I am experiencing such an immersion and discovery right now, as I go about building new foundations of strength and endurance.
I know that my recovery will take time, perhaps months or even years. Yet, having faced the acute challenges of catastrophic illness and felt the outpouring of love from others and from within myself, I feel Paz’s words ringing within me more poignantly and richly than ever before.
May I take them with me as I return to my own state of normalcy. May I hear them when I attend to others in their hour of need.
And the next time it is my turn to know suffering–the next time when, literally or metaphorically, I cannot walk–may I remember them, and find peace and contentment.
So may we all.
About the author:
Bill Ventres is a family physician and medical anthropologist.
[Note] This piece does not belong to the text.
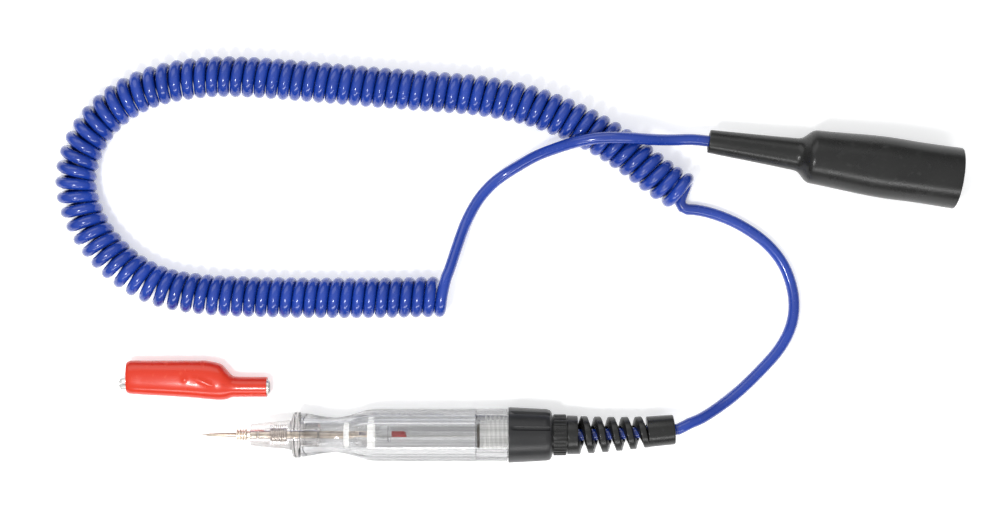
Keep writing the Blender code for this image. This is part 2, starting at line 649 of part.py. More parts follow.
def laid(route, shift=Vector((0, 0, 0))):
    """The route's points. A shift of its start fades out towards its end."""
    points = []
    for i, (x, y, lift) in enumerate(route):
        place = Vector((x * MM, y * MM, CORD_D / 2 + lift * MM))
        points.append(place + shift * (1 - i / (len(route) - 1)))
    return points


def off_floor(points):
    return [Vector((x, y, max(z, CORD_D / 2))) for x, y, z in points]


cord_exit = handle.matrix_world @ Vector(relief_route[-1])
leaving = Vector((math.cos(RELIEF_BEND), math.sin(RELIEF_BEND), 0))
handle_tail = [cord_exit + leaving * 2 * GAP, cord_exit + leaving * 10 * GAP]
handle_tail += laid(HANDLE_TAIL, cord_exit - Vector(TAIL_FROM) * MM)
tube("cord_tail_handle", off_floor(even_points(handle_tail, CORD_STEP)), CORD_D, BLUE_CORD)
coil_route = [(x * MM, y * MM, COIL_D / 2) for x, y in COIL_MIDDLE]
tube("cord_coil", even_points(coil_route, COIL_STEP), COIL_D, BLUE_CORD, fineness=4)

# Ground clip: boot, jaws, pin, spring, screw and conductor
neck_slope = (BOOT_MOUTH_D - BOOT_BODY_D) / 2 / (BOOT_LENGTH - BOOT_TAIL_LENGTH - BOOT_SHOULDER)
boot_rise = math.atan(neck_slope)
boot_axis = Vector((math.cos(BOOT_HEADING) * math.cos(boot_rise),
                    math.sin(BOOT_HEADING) * math.cos(boot_rise), math.sin(boot_rise)))
boot_z = BOOT_BEND_D / 2 * math.cos(boot_rise) - BOOT_BEND_AT * math.sin(boot_rise)
boot = frame_at("ground_clip_axis", (BOOT_TAIL_X, BOOT_TAIL_Y, boot_z), boot_axis, (0, 0, 1))
shoulder_end = BOOT_TAIL_LENGTH + BOOT_SHOULDER
neck_bore = BOOT_NECK_D / 2 - BOOT_WALL
turned("clip_boot", [
    (0, BOOT_BORE_D / 2), (0, BOOT_TAIL_D / 2 - EDGE), (EDGE, BOOT_TAIL_D / 2),
    (BOOT_TAIL_LENGTH, BOOT_NECK_D / 2), (shoulder_end - 2 * EDGE, BOOT_BODY_D / 2 - 2 * EDGE),
    (shoulder_end, BOOT_BODY_D / 2), (BOOT_BEND_AT, BOOT_BEND_D / 2),
    (BOOT_LENGTH - EDGE, BOOT_MOUTH_D / 2), (BOOT_LENGTH, BOOT_MOUTH_D / 2 - EDGE),
    (BOOT_LENGTH, BOOT_MOUTH_D / 2 - BOOT_WALL), (BOOT_BEND_AT, BOOT_BEND_D / 2 - BOOT_WALL),
    (shoulder_end, BOOT_BODY_D / 2 - BOOT_WALL), (BOOT_TAIL_LENGTH, neck_bore),
    (BOOT_TAIL_LENGTH - BOOT_SHOULDER, neck_bore),
    (BOOT_TAIL_LENGTH - BOOT_SHOULDER - BOOT_WALL, BOOT_BORE_D / 2),
], BLACK_RUBBER, boot, 24)

# A flat outline drawn in (along, up) stands upright along its clip
STAND = Matrix(((0, 1, 0), (0, 0, 1), (1, 0, 0))).to_4x4()


def clip_jaws(prefix, frame, size):
    """Two channel jaws on a pin with a torsion spring. The frame's origin is on the pin."""
    tip, tail, wire = size["tip"], size["tail"], size["spring_wire"]
    deep, tip_deep, tail_deep = size["deep"], size["tip_deep"], size["tail_deep"]
    half, sheet, pin_r = size["half_width"], size["sheet"], size["pin_d"] / 2
    parting = GAP / 2
    ear = pin_r + 1.1 * MM
    first_tooth = tip - 1.2 * MM
    tooth = (first_tooth - ear - 1.5 * MM) / size["teeth"]
    teeth = []
    for i in range(size["teeth"]):
        at = first_tooth - tooth * i
        teeth += [(at, -parting), (at - 0.5 * tooth, -parting - 0.5 * MM)]
    back = [(ear + 1.2 * MM, -parting), (ear, ear), (-ear, ear),
            (-ear - 1.2 * MM, -parting - 0.8 * MM)]
    belly = [(tail, -tail_deep), (0, -deep), (0.55 * tip, -0.8 * deep),
             (tip - 0.6 * MM, -tip_deep), (tip, -0.5 * tip_deep)]
    outline = belly + [(tip, -parting)] + teeth + back + [(tail, -tail_deep + 2.2 * sheet)]
    nose_wall = tip - 2.4 * MM
    channel = [(along, up + sheet) for along, up in belly[:3]]
    channel += [(nose_wall, -tip_deep + sheet), (nose_wall, 2 * ear), (tail - MM, 2 * ear),
                (tail - MM, -tail_deep + sheet)]
    for name, side, width in ((prefix + "_fixed_jaw", 1, half),
                              (prefix + "_moving_jaw", -1, half - sheet - PIN_GAP)):
        turn = STAND @ Matrix.Diagonal((1, side, side, 1))
        jaw = prism(name, [outline], 2 * width, STEEL, frame, turn=turn)
        combined(jaw, prism(name + "_channel", [channel], 2 * (width - sheet), STEEL, frame,
                            turn=turn), "DIFFERENCE")
        combined(jaw, prism(name + "_eye", [ring_points(16, pin_r + PIN_GAP)], 3 * half, STEEL,
                            frame, turn=turn), "DIFFERENCE")
    head = pin_r + 0.6 * MM
    out = half + PIN_GAP
    end = out + 0.5 * MM
    pin = turned(prefix + "_pin", [
        (-end, 0), (-end, head), (-out, head), (-out, pin_r), (out, pin_r), (out, head),
        (end, head), (end, 0),
    ], STEEL, frame, 16)
    pin.matrix_local = Matrix.Rotation(math.radians(-90), 4, "X")
    mean = pin_r + PIN_GAP + 0.1 * MM + wire / 2
    room = 2 * (half - 2 * sheet - 2 * PIN_GAP - 0.1 * MM) - wire
    steps = 10 * max(2, int(room / (wire + PIN_GAP)))
    leg = size["spring_leg"]
    points = [(-mean, -room / 2, -leg)]
    for i in range(steps + 1):
        a = 2 * math.pi * i / 10
        points.append((-mean * math.cos(a), -room / 2 + room * i / steps, mean * math.sin(a)))
    points.append((-mean - wire / 2, room / 2, -0.6 * leg))
    tube(prefix + "_spring", points, wire, STEEL, frame, 1)


GROUND_JAWS = {
    "tip": BOOT_LENGTH - GROUND_PIVOT_AT - 3.8 * MM, "tail": -14.0 * MM, "deep": 4.4 * MM,
    "tip_deep": 2.0 * MM, "tail_deep": 4.8 * MM, "half_width": 3.6 * MM, "sheet": 0.7 * MM,
    "pin_d": 2.2 * MM, "teeth": 12, "spring_wire": 0.6 * MM, "spring_leg": 4.0 * MM,
}
pivot = boot.matrix_world @ Vector((0, 0, GROUND_PIVOT_AT))
ground = frame_at("ground_clip_pivot", pivot, boot_axis, (0, 0, 1))
clip_jaws("clip", ground, GROUND_JAWS)

conductor_end = GROUND_PIVOT_AT - 6.5 * MM
screw_from = CONDUCTOR_D / 2 + GAP
screw_end = SCREW_REACH + SCREW_HEAD
turned("clip_conductor", [
    (CORD_IN_BOOT + GAP, 0), (CORD_IN_BOOT + GAP, CONDUCTOR_D / 2),
    (conductor_end, CONDUCTOR_D / 2), (conductor_end, 0),
], BRASS, boot, 12)
screw = turned("clip_screw", [
    (screw_from, 0), (screw_from, SCREW_D / 2), (SCREW_REACH, SCREW_D / 2),
    (SCREW_REACH, SCREW_HEAD_D / 2), (screw_end, SCREW_HEAD_D / 2 - EDGE), (screw_end, 0),
], STEEL, boot, 16)
screw.matrix_local = (Matrix.Translation((0, 0, conductor_end - 4.0 * MM))
                      @ Matrix.Rotation(math.radians(-90), 4, "Y"))

clip_tail = laid(CLIP_TAIL)
for share in (0.0, 0.25, 0.5, 0.75, 1.0):
    clip_tail.append(tuple(boot.matrix_world @ Vector((0, 0, share * CORD_IN_BOOT))))
tube("cord_tail_clip", off_floor(even_points(clip_tail, CORD_STEP)), CORD_D, BLUE_CORD)

# Loose clip: socket, boot, jaws, pin and spring, lying on its side
loose_tip_x = TIP_X - LOOSE_CLIP_AHEAD
loose_tail_x = loose_tip_x + LOOSE_JAW_OUT + LOOSE_BOOT_LENGTH
loose_y = HANDLE_Y + LOOSE_CLIP_BESIDE
loose = frame_at("loose_clip_axis", (loose_tail_x, loose_y, LOOSE_BOOT_HEIGHT / 2),
                 (-1, 0, 0), (0, 1, 0))
bushing("slip_socket", 0, SOCKET_LENGTH, SOCKET_D, SOCKET_BORE_D, STEEL, loose, 24)

BOOT_SIDES = 24


def oval(along, middle, width, height, square):
    """A ring of points: an oval that squares off as square grows past 2."""
    ring = []
    for i in range(BOOT_SIDES):
        a = 2 * math.pi * i / BOOT_SIDES
        c, s = math.cos(a), math.sin(a)
        across = math.copysign(abs(c) ** (2 / square), c) * width / 2
        high = math.copysign(abs(s) ** (2 / square), s) * height / 2
        ring.append((middle + across, high, along))
    return ring


rear_middle = LOOSE_BOOT_EDGE - LOOSE_REAR_WIDTH / 2
mouth_middle = LOOSE_BOOT_EDGE - LOOSE_MOUTH_WIDTH / 2
shoulder_at = LOOSE_TAIL_LENGTH + LOOSE_SHOULDER
mid_at = 0.5 * (shoulder_at + LOOSE_BOOT_LENGTH)
outer = [
    (0, 0, LOOSE_TAIL_D - EDGE, LOOSE_TAIL_D - EDGE, 2.0),
    (EDGE, 0, LOOSE_TAIL_D, LOOSE_TAIL_D, 2.0),
    (LOOSE_TAIL_LENGTH, 0, LOOSE_TAIL_D + EDGE, LOOSE_TAIL_D + EDGE, 2.0),
    (LOOSE_TAIL_LENGTH + 0.45 * LOOSE_SHOULDER, 0.45 * rear_middle,
     0.65 * LOOSE_REAR_WIDTH, 0.86 * LOOSE_BOOT_HEIGHT, 2.1),
    (shoulder_at, rear_middle, LOOSE_REAR_WIDTH, 0.97 * LOOSE_BOOT_HEIGHT, 2.3),
    (mid_at, 0.5 * (rear_middle + mouth_middle), 0.5 * (LOOSE_REAR_WIDTH + LOOSE_MOUTH_WIDTH),
     LOOSE_BOOT_HEIGHT, 2.4),
    (LOOSE_BOOT_LENGTH - EDGE, mouth_middle, LOOSE_MOUTH_WIDTH, LOOSE_MOUTH_HEIGHT, 2.4),
    (LOOSE_BOOT_LENGTH, mouth_middle, LOOSE_MOUTH_WIDTH - EDGE, LOOSE_MOUTH_HEIGHT - EDGE, 2.4),
]
wall = 2 * LOOSE_BOOT_WALL
socket_fit = SOCKET_D + 2 * PIN_GAP
inner = [
    (LOOSE_BOOT_LENGTH, mouth_middle, LOOSE_MOUTH_WIDTH - wall, LOOSE_MOUTH_HEIGHT - wall, 2.4),
    (mid_at, 0.5 * (rear_middle + mouth_middle),
     0.5 * (LOOSE_REAR_WIDTH + LOOSE_MOUTH_WIDTH) - wall, LOOSE_BOOT_HEIGHT - wall, 2.4),
    (shoulder_at, rear_middle, LOOSE_REAR_WIDTH - wall, 0.97 * LOOSE_BOOT_HEIGHT - wall, 2.3),
    (LOOSE_TAIL_LENGTH + 0.75 * LOOSE_SHOULDER, 0.67 * rear_middle,
     0.8 * LOOSE_REAR_WIDTH - wall, 0.88 * LOOSE_BOOT_HEIGHT - wall, 2.1),
    (LOOSE_TAIL_LENGTH + EDGE, 0, socket_fit, socket_fit, 2.0),
    (0, 0, socket_fit, socket_fit, 2.0),
]
rings = [oval(*ring) for ring in outer + inner]
points = [point for ring in rings for point in ring]
faces = []
for i in range(len(rings)):
    j = (i + 1) % len(rings)
    for k in range(BOOT_SIDES):
        n = (k + 1) % BOOT_SIDES
        faces.append([i * BOOT_SIDES + k, i * BOOT_SIDES + n, j * BOOT_SIDES + n, j * BOOT_SIDES + k])
boot_mesh = bpy.data.meshes.new("loose_clip_boot")
boot_mesh.from_pydata(points, [], faces)
cleaned(boot_mesh)
placed("loose_clip_boot", boot_mesh, RED_VINYL, loose)

LOOSE_JAWS = {
    "tip": 24.7 * MM, "tail": -12.0 * MM, "deep": 3.4 * MM, "tip_deep": 2.0 * MM,
    "tail_deep": 3.4 * MM, "half_width": 2.2 * MM, "sheet": 0.4 * MM, "pin_d": 1.6 * MM,
    "teeth": 9, "spring_wire": 0.4 * MM, "spring_leg": 2.5 * MM,
}
jaw_reach = LOOSE_JAWS["tip"]
jaw_slope = math.asin((LOOSE_PIVOT_UP - LOOSE_TIP_UP) / jaw_reach)
loose_pivot_at = LOOSE_BOOT_LENGTH + LOOSE_JAW_OUT - jaw_reach * math.cos(jaw_slope)
loose_pivot = loose.matrix_world @ Vector((LOOSE_PIVOT_UP, 0, loose_pivot_at))
loose_jaws = frame_at("loose_clip_pivot", loose_pivot,
                      (-math.cos(jaw_slope), -math.sin(jaw_slope), 0), (0, 1, 0))
clip_jaws("loose_clip", loose_jaws, LOOSE_JAWS)

for obj in test_light.objects:
    if obj.type == "MESH":
        obj.data.shade_smooth()
        obj.data.set_sharp_from_angle(angle=math.radians(35))
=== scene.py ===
"""Circuit test light: a clear handle with a lamp, a curly cord, a booted ground clip and a
loose clip."""

import json
import math

import bmesh
import bpy
import numpy as np
from mathutils import Matrix, Vector

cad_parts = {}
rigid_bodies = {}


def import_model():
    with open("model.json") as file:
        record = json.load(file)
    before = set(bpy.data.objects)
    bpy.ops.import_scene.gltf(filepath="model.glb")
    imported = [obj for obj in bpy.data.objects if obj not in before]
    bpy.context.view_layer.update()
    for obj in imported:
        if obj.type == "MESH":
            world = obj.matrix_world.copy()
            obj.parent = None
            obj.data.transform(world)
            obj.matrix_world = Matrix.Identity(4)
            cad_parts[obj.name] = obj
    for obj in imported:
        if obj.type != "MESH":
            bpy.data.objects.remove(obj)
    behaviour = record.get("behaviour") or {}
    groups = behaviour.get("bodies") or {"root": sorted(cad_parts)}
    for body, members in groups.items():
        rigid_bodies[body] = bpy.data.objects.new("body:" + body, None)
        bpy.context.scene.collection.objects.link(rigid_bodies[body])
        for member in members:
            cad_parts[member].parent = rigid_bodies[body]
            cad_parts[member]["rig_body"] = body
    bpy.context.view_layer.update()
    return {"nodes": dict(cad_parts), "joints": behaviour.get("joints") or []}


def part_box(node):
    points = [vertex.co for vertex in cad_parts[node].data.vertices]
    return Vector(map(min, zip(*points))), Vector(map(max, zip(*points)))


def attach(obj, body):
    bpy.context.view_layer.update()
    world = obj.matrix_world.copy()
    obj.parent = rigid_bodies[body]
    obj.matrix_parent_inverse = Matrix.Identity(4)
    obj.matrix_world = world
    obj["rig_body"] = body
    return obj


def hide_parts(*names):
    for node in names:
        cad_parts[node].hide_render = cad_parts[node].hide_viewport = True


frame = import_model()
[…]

In late 2010 he left Portland, Oregon, for the city of San Salvador, in El Salvador, to teach in the University of El Salvador’s master’s in public health program as a visiting research professor, funded by the Fulbright Commission of the US Department of State. His favorite number is now fifty-three, given that in this, his fifty-third year of life, he has experienced a succession of life-changing experiences–living abroad in Latin America, returning to the US to care for his mother in a hospice program, becoming engaged to a wonderful Salvadoran woman and, of course, contracting Guillain-Barre Syndrome. These and other adventures have offered him new perspectives on joy, friendship and the deeper meanings of life. He is profoundly grateful.